"I'm not sure," she said. "Does it come in blue?"
"Well," I replied," it comes in a kind of purpley color..."
"What difference does the color make?" her oyfriend interjected. "If you like the bike, why would the color matter?"
Indeed, what would it matter? Why do shirts come in different colors? Any cloth draped over your torso serves the same purpose. Why would the shade of faded jeans matter? Denim is denim, after all.
I looked at him. I looked at her.
He was looking at bikes: at performance on the trail, weight, suspension travel...She was looking at a bike; something which would telegraph her individuality, and her taste, while allowing her to enjoy herself out in the woods.
"I tell you what," I said, "I have another model in the back. It's last year's, and it's a little less expensive.
I looked her in the eye. "It's a nice navy blue."

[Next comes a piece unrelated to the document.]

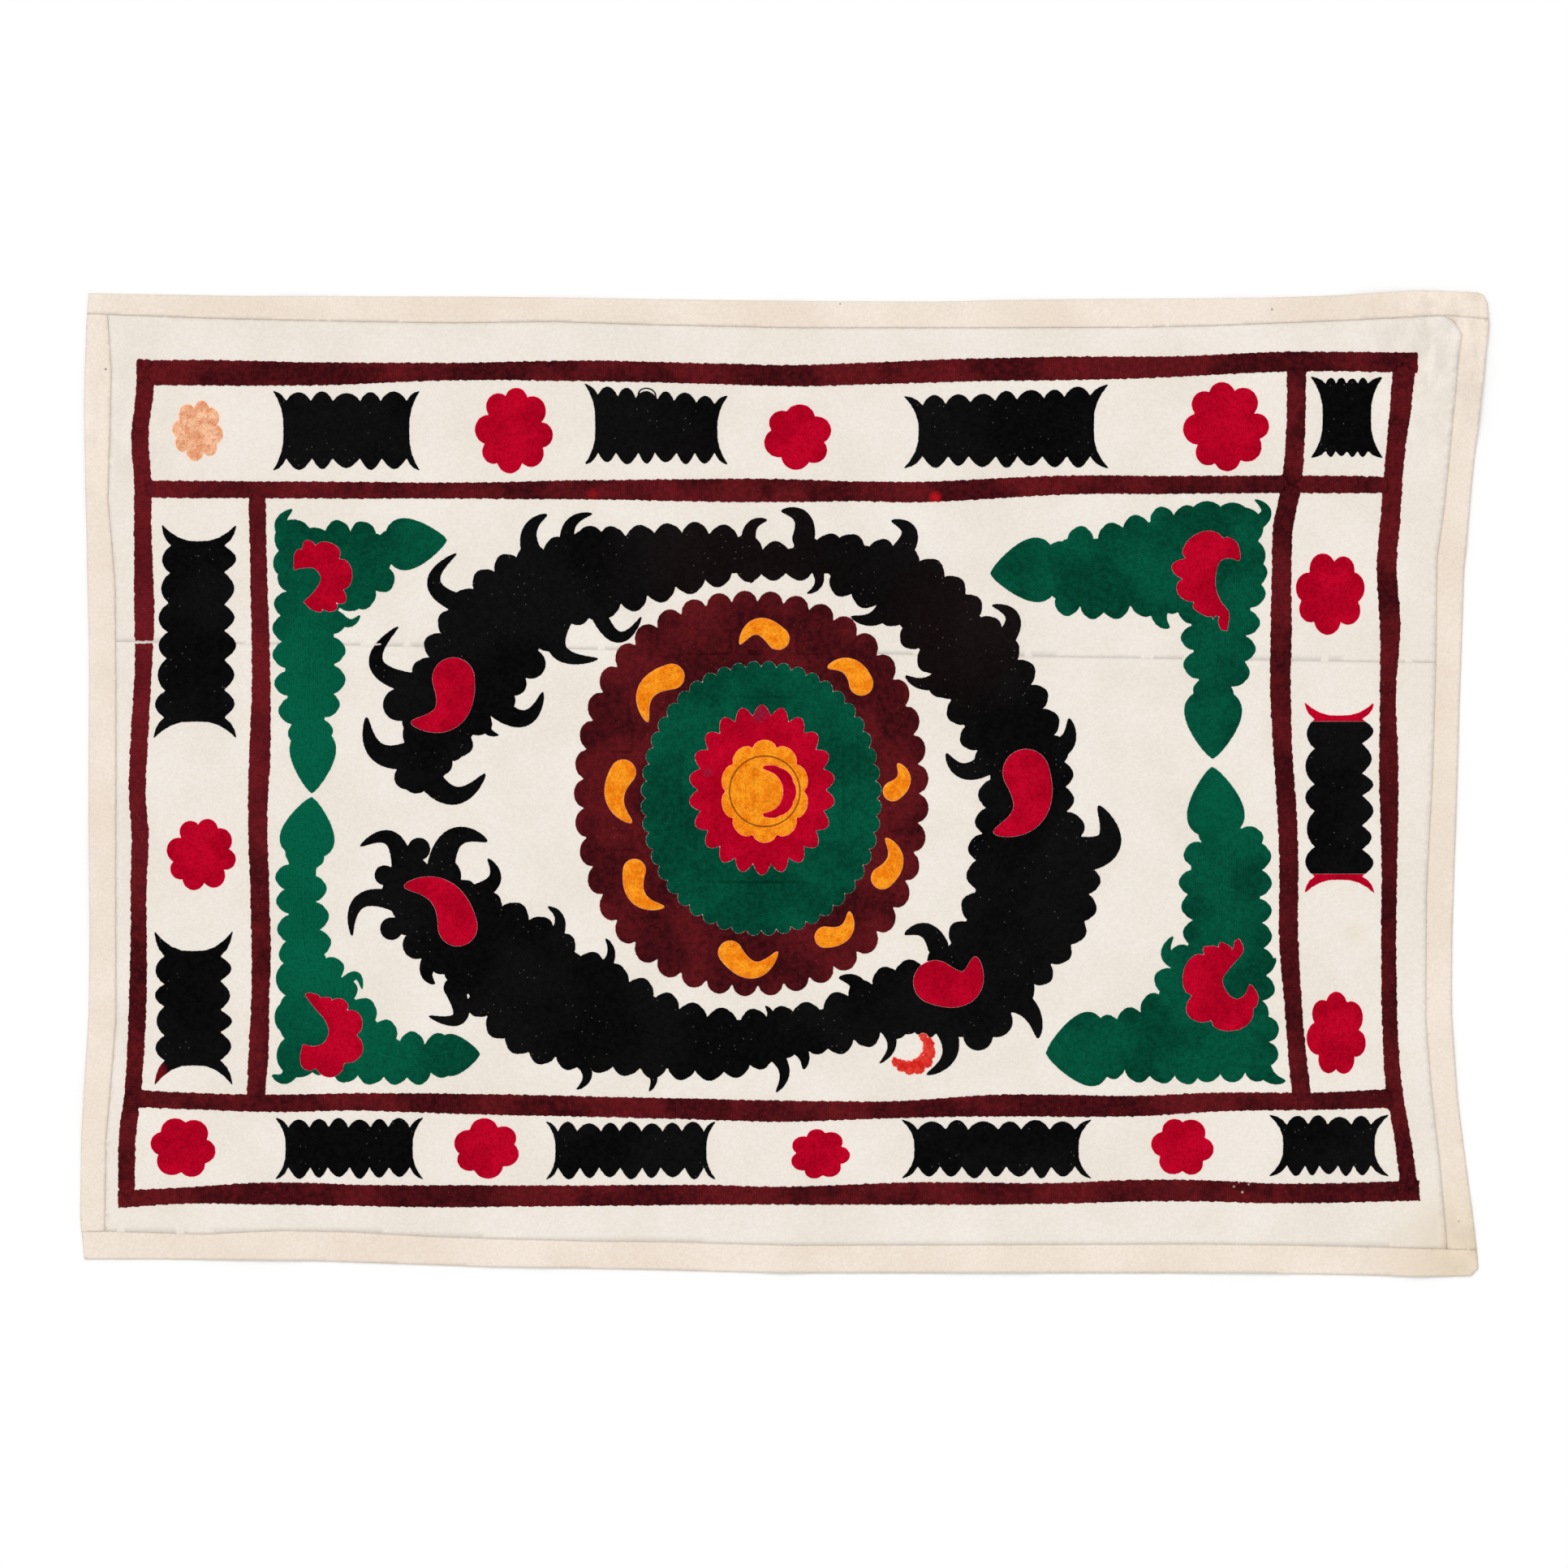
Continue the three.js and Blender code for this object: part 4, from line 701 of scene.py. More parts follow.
class Field:
    """Distance to a motif's outline, negative inside it, on a square lattice."""

    def __init__(self, low, high, pitch=FIELD_PITCH):
        self.pitch = pitch
        self.xs = np.arange(low[0] - FIELD_MARGIN, high[0] + FIELD_MARGIN + pitch, pitch)
        self.ys = np.arange(low[1] - FIELD_MARGIN, high[1] + FIELD_MARGIN + pitch, pitch)
        self.value = np.full((len(self.xs), len(self.ys)), FAR)

    def blank(self):
        """An empty field on the same lattice."""
        other = copy.copy(self)
        other.value = np.full(self.value.shape, FAR)
        return other

    def window(self, low, high):
        """The part of the lattice round a shape's box."""
        across = slice(*np.searchsorted(self.xs, (low[0] - WINDOW_MARGIN, high[0] + WINDOW_MARGIN)))
        up = slice(*np.searchsorted(self.ys, (low[1] - WINDOW_MARGIN, high[1] + WINDOW_MARGIN)))
        return across, up

    def discs(self, rows):
        """Adds discs, each given by its centre and radius."""
        for x, y, radius in rows:
            part = self.window((x - radius, y - radius), (x + radius, y + radius))
            away = np.hypot(self.xs[part[0], None] - x, self.ys[None, part[1]] - y) - radius
            self.value[part] = np.minimum(self.value[part], away)
        return self

    def flower(self, x, y, across, up, petals, turn):
        """Adds a round head, stretched to its width and height."""
        scale = (across + up) / 4
        q, r = (self.xs[:, None] - x) / (across / 2), (self.ys[None] - y) / (up / 2)
        for a, b, radius in flower_discs(x, petals, turn):
            away = (np.hypot(q - a, r - b) - radius) * scale
            self.value = np.minimum(self.value, away)
        return self

    def distance(self, outline, part):
        """Signed distance to a closed outline in one window."""
        x, y = np.meshgrid(self.xs[part[0]], self.ys[part[1]], indexing="ij")
        nearest = np.full(x.shape, FAR**2)
        inside = np.zeros(x.shape, bool)
        for (ax, ay), (bx, by) in zip(outline, np.roll(outline, -1, axis=0)):
            dx, dy = bx - ax, by - ay
            share = ((x - ax) * dx + (y - ay) * dy) / max(dx * dx + dy * dy, TINY)
            share = share.clip(0, 1)
            nearest = np.minimum(nearest, (x - ax - share * dx) ** 2 + (y - ay - share * dy) ** 2)
            if ay != by:
                crosses = ((ay > y) != (by > y)) & (x < ax + (y - ay) * dx / dy)
                inside ^= crosses
        return np.where(inside, -1, 1) * np.sqrt(nearest)

    def shape(self, outline):
        """Adds a closed outline."""
        part = self.window(outline.min(0), outline.max(0))
        self.value[part] = np.minimum(self.value[part], self.distance(outline, part))
        return self

    def cut(self, outline, gap=CUT_GAP):
        """Cuts a closed outline away, with a gap round it."""
        part = self.window(outline.min(0), outline.max(0))
        self.value[part] = np.maximum(self.value[part], gap - self.distance(outline, part))
        return self

    def cut_field(self, other):
        """Cuts another field on the same lattice away."""
        self.value = np.maximum(self.value, CUT_GAP - other.value)
        return self

    def ragged(self, amount, size=WOBBLE_LENGTH):
        """Moves the edge in and out a little, as hand stitches do."""
        x, y = self.xs[:, None], self.ys[None]
        turn = 2 * math.pi / size
        wobble = np.sin(turn * (x + 0.4 * y) + 1.3) * np.sin(turn * 0.83 * (y - 0.3 * x))
        wobble = wobble + 0.6 * np.sin(turn * 0.37 * (x - y)) * np.sin(turn * 0.31 * (x + y))
        self.value = self.value + amount * wobble
        return self

    def at(self, points):
        """The distance at each point, between lattice points in proportion."""
        u = ((points[:, 0] - self.xs[0]) / self.pitch).clip(0, len(self.xs) - 1.001)
        v = ((points[:, 1] - self.ys[0]) / self.pitch).clip(0, len(self.ys) - 1.001)
        i, j = u.astype(int), v.astype(int)
        u, v = u - i, v - j
        f = self.value
        low = f[i, j] * (1 - u) + f[i + 1, j] * u
        high = f[i, j + 1] * (1 - u) + f[i + 1, j + 1] * u
        return low * (1 - v) + high * v

    def loops(self, level=0.0):
        """Closed outlines at one distance, the inside on their left."""
        f = self.value - level
        f[np.abs(f) < 1e-7] = 1e-7
        inside = f < 0
        corners = [inside[:-1, :-1], inside[1:, :-1], inside[1:, 1:], inside[:-1, 1:]]
        mixed = np.argwhere((sum(c.astype(int) for c in corners) % 4) > 0)
        ahead = {}
        for i, j in mixed:
            square = [inside[i, j], inside[i + 1, j], inside[i + 1, j + 1], inside[i, j + 1]]
            edges = [(0, i, j), (1, i + 1, j), (0, i, j + 1), (1, i, j)]
            enters = [k for k in range(4) if not square[k] and square[(k + 1) % 4]]
            for k in range(4):
                if square[k] and not square[(k + 1) % 4]:
                    back = next((k - step) % 4 for step in (1, 2, 3) if (k - step) % 4 in enters)
                    ahead[edges[k]] = edges[back]
        found = []
        while ahead:
            key, nxt = ahead.popitem()
            chain = [key]
            while nxt != key:
                chain.append(nxt)
                nxt = ahead.pop(nxt)
            points = []
            for way, i, j in chain:
                a, b = f[i, j], (f[i + 1, j] if way == 0 else f[i, j + 1])
                share = a / (a - b)
                points.append((
                    self.xs[i] + (share * self.pitch if way == 0 else 0),
                    self.ys[j] + (share * self.pitch if way == 1 else 0),
                ))
            points = np.array(points)
            if abs(loop_area(points)) > LEAST_LOOP_AREA:
                found.append(thinned(points))
        return found


def loop_area(points):
    """The area in a closed outline, negative where it runs clockwise."""
    x, y = points.T
    return 0.5 * float(np.dot(x, np.roll(y, -1)) - np.dot(np.roll(x, -1), y))


def thinned(points):
    """A closed outline with the points left out that lie on the line between their neighbours."""
    count = len(points)
    far = int(np.argmax(np.hypot(*(points - points[0]).T)))
    ring = np.vstack([points, points[:1]])
    keep = {0, far, count}
    spans = [(0, far), (far, count)]
    while spans:
        a, b = spans.pop()
        if b - a < 2:
            continue
        start, way = ring[a], ring[b] - ring[a]
        off = ring[a + 1 : b] - start
        long = max(float(np.hypot(*way)), TINY)
        away = np.abs(off[:, 0] * way[1] - off[:, 1] * way[0]) / long
        k = int(np.argmax(away))
        if away[k] > OUTLINE_TOLERANCE:
            keep.add(a + 1 + k)
            spans += [(a, a + 1 + k), (a + 1 + k, b)]
    return points[sorted(keep - {count})]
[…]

Long story short: She bought the blue bike. And, she became a hell of a rider and ended up outgunning the boyfriend, who broke up with her because his ego was a bit deflated.
His loss, not hers.
Why do people act like color is not important? If it wasn't, every vehicle would be white. White is the easiest color to apply in a smooth finish, and it's easy to touch up.
But, we all have preferences in colors. Dark, light, earth tones, whatever. If you dig the looks of the bike, you will enjoy the bike that much more. Huffy, and Pacific and all those guys understand it. Go to Toys-R-Us or WalMart and check out the paintjobs on the BSOs.
People like pretty bikes. Even better if the bike, itself, is a nice ride.